Monday 29 July 2013

Beware the propaganda you pay heed to


Bogart with fag: filtered or not?
A few days ago, with an hour to while away at lunchtime, I pottered along to the British Library to see its current exhibition on Propaganda: power and persuasion.

Although the subject is hardly new, the exhibition itself is described as ‘groundbreaking’.

On that note, I was at a bit of a loss to understand why. That’s not to say that some of the exhibits are not fascinating – a 16th-century book of anti-papal cartoons, for instance, which is used to illustrate the importance of the printing press to the spreading of propaganda – but it hardly felt revelatory.

The exhibition included recorded interviews with various people, including, for instance, Alistair Campbell, the former spin doctor to Tony Blair, while various exhibits bring the subject bang up to date by examining how social media is being used in the cause of propaganda.

There were materials from both sides in the first and second world wars, materials relating to colonialism and liberation struggles, to domestic politics and also to the sort of health and public information messages that we perhaps forget are also propaganda.

Perhaps it all felt a little staid because of the times we’re living in.

After all, this is the government that has looked as though Armando Iannucci’s The Thick of It has been its working script for governance.

And that’s before we mention Iain Duncan Smith’s repeat offence of being ‘economical with the truth’ about welfare stats.

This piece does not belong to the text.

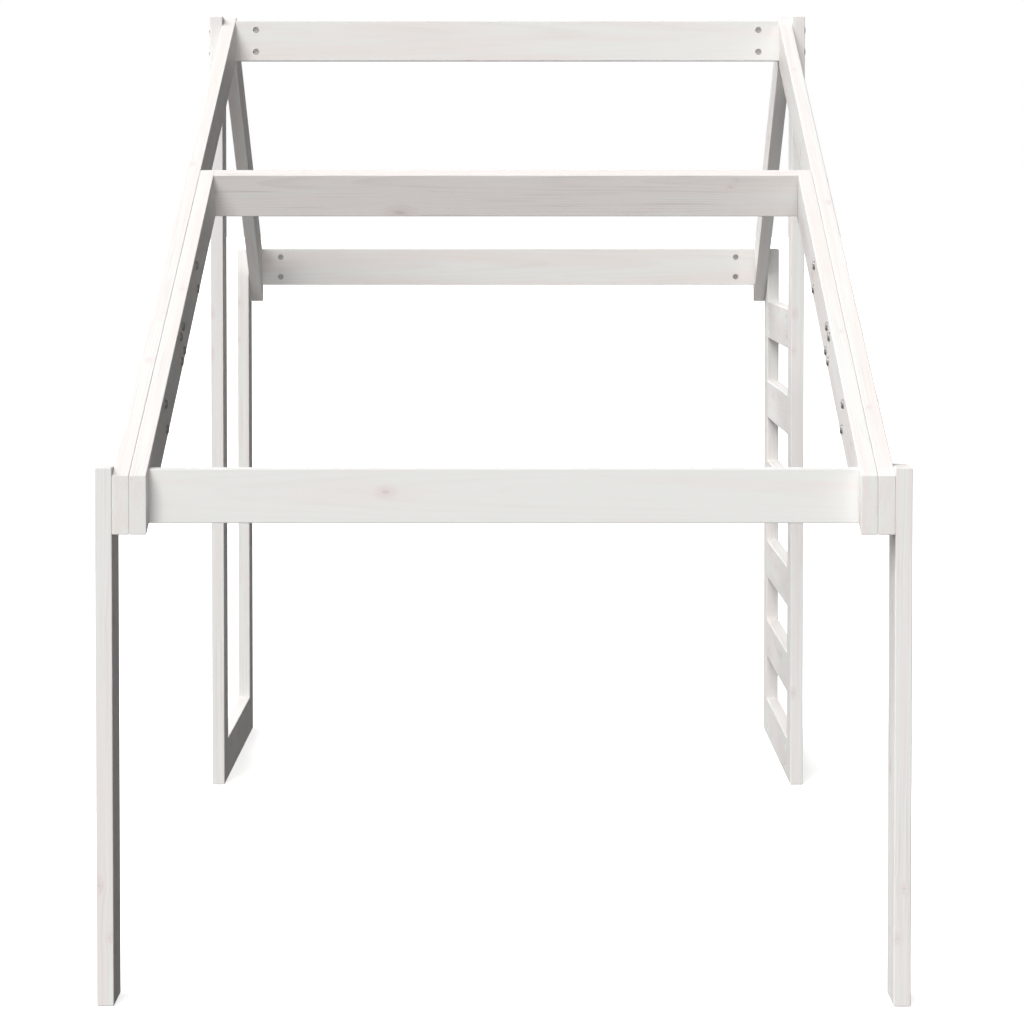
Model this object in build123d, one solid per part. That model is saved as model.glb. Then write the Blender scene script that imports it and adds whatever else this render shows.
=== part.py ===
from build123d import *
import os
from math import atan, cos, sin

# A house-shaped canopy frame with a built-in ladder, for a child's bed.
# X runs across the bed, Y from the low front end to the back, Z up; all in millimetres.
# The origin is on the floor, in the middle of the footprint. The ladder is on the +X side.

# Overall size and board stock
WIDTH = 1040
DEPTH = 2100
BOARD_W = 70
BOARD_T = 22
EDGE_R = 1.5

# Posts
FRONT_POST_H = 690
RIDGE_H = 1350
REAR_POST_H = 935
RIDGE_Y = 493

# Roof boards: heights of their top edge at the front end and at the rear end
FRONT_RAFTER_TOP = 680
REAR_RAFTER_TOP = 920
SPLICE_AT = 452
SPLICE_NEAR = 17
SPLICE_FAR = 222
PURLIN_AT = 974

# Cross beams: setback of the front face from the front end, and height of the top edge
EAVE_SETBACK = 28
EAVE_TOP = 686.5
RIDGE_BEAM_SETBACK = 1523
RIDGE_BEAM_TOP = 1343
REAR_BEAM_SETBACK = DEPTH - BOARD_T

# Ladder
RUNG_COUNT = 6
RUNG_PITCH = 153.1

# Fasteners
EDGE_DISTANCE = 16
HEAD_D = 13
HEAD_H = 3
HEAD_ROUND = 2.2
HEX_FLATS = 4
HEX_DEPTH = 1.8
BOLT_D = 6
BOLT_HOLE = 6.6
BOLT_TIP = 6
THREAD_BORE = 6.2
SLEEVE_D = 8
SLEEVE_L = 18
SLEEVE_HOLE = 8.4
NUT_D = 10
NUT_L = 16
NUT_HOLE = 10.6
NUT_RECESS = 3
NUT_FROM_BEAM_END = 36
NUT_FROM_RUNG_END = 28
SLOT_W = 1.6
COUNTERBORE_D = 14
COUNTERBORE_H = 4
STUD_IN_POST = 28
DOWEL_D = 8
DOWEL_L = 40
DOWEL_HOLE = 8.2
SCREW_HEAD_D = 9
SCREW_D = 4.5
SCREW_L = 38
SCREW_HOLE = 4.8
SCREW_SLOT_L = 5.4
SCREW_BEHIND_APEX = 17.5
SCREW_DOWN = (24, 70)
CLEAR = 1
TOUCHING = 0.01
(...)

Or David Cameron’s “there will be no more top-down reorganisations of the NHS”.

They could give Goebbels lessons.

Mind, as we’re also seeing, a complicit, conniving media is a big help.

In much the same way, as the issue of pornography has hit the headlines, the propaganda machine has been beavering away to sell the idea of internet service providers (ISPs) putting anti-porn filters on any contract.

You’ll have to opt in to ‘adult material’, not opt out.

But as I asked the other day: “One of the concerns about this announcement is whether it softens people up for further censorship. Do we trust government on the issue?”

Well, I didn’t then and the reasons are becoming increasingly apparent – whatever personal feelings are on the issue of pornography itself.

Because it seems that porn is far from the only thing that the government wants ISPs to block.

It seems that users may also find that they have to actively opt out of blocks on a variety of things from ‘violent material’ to ‘suicide-related websites’ to ‘alcohol’ to ‘smoking’.

Now it’s hard to know how this would work – whether a search for Alcholics Anonymous, for instance, would be barred if you hadn’t opted out of the relevant one. But that’s far from the only issue.

Many of the currently listed topics to be ‘filtered’ could easily play well with the population – ‘extremist’ materials, for instance.

But who finds those by accident anyway?

What should alert people rather more to the real agenda here is seeing ‘web forums’ listed – why? – together with the extraordinarily-labeled ‘esoteric material’, which, one suspects, could be applied to mean whatever someone wanted it to mean.

After all, since ‘esoteric’ means, in essence, ‘only understood by the initiated’, that could be applied to anything.

This blog, for instance. Trade unions. Religious groups. Take your pick.

Or, more to the point, whatever is the pick of whomsoever is in charge of defining these things at the time – fuller story here.

There’s a simple lesson to be learned here – hopefully before it’s too late: beware the propaganda that you allow yourself to believe.